## Task statement
Starting at the line containing "nut_snap_ring()", copy each line exactly, ending with the line containing "nodes[node].hide_render = nodes[node].hide_viewport". Leave out everything else.
═══ Dataset section
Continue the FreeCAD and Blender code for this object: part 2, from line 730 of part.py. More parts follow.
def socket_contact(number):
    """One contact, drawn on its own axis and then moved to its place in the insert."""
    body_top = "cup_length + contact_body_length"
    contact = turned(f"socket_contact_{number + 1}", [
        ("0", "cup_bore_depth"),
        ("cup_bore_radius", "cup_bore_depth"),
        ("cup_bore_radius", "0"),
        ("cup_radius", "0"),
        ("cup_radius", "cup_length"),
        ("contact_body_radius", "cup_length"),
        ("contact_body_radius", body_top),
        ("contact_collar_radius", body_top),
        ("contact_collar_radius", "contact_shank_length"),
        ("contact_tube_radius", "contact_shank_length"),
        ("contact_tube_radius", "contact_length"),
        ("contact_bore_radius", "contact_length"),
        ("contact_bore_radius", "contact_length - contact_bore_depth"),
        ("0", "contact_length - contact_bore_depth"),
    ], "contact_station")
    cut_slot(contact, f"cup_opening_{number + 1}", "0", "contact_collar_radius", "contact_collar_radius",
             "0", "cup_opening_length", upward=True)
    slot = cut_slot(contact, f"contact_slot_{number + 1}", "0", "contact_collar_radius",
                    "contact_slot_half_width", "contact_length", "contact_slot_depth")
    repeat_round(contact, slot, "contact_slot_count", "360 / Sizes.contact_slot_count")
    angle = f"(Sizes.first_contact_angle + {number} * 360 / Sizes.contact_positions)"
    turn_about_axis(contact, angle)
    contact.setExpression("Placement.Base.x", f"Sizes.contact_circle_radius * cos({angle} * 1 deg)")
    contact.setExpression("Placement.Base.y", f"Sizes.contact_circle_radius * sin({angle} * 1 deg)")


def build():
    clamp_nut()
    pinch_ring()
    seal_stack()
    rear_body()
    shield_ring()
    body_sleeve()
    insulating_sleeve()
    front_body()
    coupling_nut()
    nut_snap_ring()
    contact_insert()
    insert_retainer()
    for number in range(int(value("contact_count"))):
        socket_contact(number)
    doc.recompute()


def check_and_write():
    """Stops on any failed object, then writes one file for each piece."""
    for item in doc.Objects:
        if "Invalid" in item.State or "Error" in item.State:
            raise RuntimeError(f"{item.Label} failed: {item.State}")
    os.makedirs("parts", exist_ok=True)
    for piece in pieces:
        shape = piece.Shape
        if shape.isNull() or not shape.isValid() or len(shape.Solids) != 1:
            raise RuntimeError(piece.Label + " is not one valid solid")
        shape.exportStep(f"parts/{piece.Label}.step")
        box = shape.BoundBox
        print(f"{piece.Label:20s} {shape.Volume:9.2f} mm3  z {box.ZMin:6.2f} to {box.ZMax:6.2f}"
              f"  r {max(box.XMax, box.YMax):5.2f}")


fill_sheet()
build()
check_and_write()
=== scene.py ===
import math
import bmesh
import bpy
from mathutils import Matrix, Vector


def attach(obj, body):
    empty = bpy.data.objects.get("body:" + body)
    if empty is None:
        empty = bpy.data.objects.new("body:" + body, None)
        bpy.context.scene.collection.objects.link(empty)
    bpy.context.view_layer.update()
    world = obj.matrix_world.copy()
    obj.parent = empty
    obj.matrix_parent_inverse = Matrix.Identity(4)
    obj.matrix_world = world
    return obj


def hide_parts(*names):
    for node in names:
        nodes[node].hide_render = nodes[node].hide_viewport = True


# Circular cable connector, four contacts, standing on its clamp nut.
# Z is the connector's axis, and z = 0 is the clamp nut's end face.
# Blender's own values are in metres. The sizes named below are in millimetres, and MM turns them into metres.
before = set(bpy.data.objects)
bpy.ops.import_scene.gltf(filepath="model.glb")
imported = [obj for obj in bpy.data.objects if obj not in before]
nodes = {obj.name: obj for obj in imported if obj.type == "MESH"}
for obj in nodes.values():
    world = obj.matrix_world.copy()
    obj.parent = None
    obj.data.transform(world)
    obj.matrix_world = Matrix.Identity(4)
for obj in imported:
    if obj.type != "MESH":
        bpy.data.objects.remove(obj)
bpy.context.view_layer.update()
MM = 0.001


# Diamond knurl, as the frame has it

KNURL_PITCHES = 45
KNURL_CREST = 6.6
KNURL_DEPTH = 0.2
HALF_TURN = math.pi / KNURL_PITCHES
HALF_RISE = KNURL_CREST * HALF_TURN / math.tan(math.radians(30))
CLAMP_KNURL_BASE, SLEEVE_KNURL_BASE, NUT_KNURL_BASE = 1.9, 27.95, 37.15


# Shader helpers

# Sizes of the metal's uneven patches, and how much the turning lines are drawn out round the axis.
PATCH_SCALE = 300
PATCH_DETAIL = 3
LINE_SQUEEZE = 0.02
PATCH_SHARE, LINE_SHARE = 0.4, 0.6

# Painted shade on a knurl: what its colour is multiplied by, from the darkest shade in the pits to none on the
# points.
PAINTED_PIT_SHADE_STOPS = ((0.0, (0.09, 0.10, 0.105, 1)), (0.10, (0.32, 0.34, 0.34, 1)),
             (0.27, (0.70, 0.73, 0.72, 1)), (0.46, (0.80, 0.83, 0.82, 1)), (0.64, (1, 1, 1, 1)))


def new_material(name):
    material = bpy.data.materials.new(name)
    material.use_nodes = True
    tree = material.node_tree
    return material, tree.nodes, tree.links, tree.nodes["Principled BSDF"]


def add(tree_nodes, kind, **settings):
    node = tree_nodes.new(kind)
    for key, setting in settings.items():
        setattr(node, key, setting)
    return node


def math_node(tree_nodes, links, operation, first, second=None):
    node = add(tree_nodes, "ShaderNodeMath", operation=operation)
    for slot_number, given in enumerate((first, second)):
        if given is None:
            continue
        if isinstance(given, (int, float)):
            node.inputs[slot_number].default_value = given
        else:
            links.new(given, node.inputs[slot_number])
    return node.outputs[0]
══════
## Answer to this task
    nut_snap_ring()
    contact_insert()
    insert_retainer()
    for number in range(int(value("contact_count"))):
        socket_contact(number)
    doc.recompute()


def check_and_write():
    """Stops on any failed object, then writes one file for each piece."""
    for item in doc.Objects:
        if "Invalid" in item.State or "Error" in item.State:
            raise RuntimeError(f"{item.Label} failed: {item.State}")
    os.makedirs("parts", exist_ok=True)
    for piece in pieces:
        shape = piece.Shape
        if shape.isNull() or not shape.isValid() or len(shape.Solids) != 1:
            raise RuntimeError(piece.Label + " is not one valid solid")
        shape.exportStep(f"parts/{piece.Label}.step")
        box = shape.BoundBox
        print(f"{piece.Label:20s} {shape.Volume:9.2f} mm3  z {box.ZMin:6.2f} to {box.ZMax:6.2f}"
              f"  r {max(box.XMax, box.YMax):5.2f}")


fill_sheet()
build()
check_and_write()
=== scene.py ===
import math
import bmesh
import bpy
from mathutils import Matrix, Vector


def attach(obj, body):
    empty = bpy.data.objects.get("body:" + body)
    if empty is None:
        empty = bpy.data.objects.new("body:" + body, None)
        bpy.context.scene.collection.objects.link(empty)
    bpy.context.view_layer.update()
    world = obj.matrix_world.copy()
    obj.parent = empty
    obj.matrix_parent_inverse = Matrix.Identity(4)
    obj.matrix_world = world
    return obj


def hide_parts(*names):
    for node in names:
        nodes[node].hide_render = nodes[node].hide_viewport = True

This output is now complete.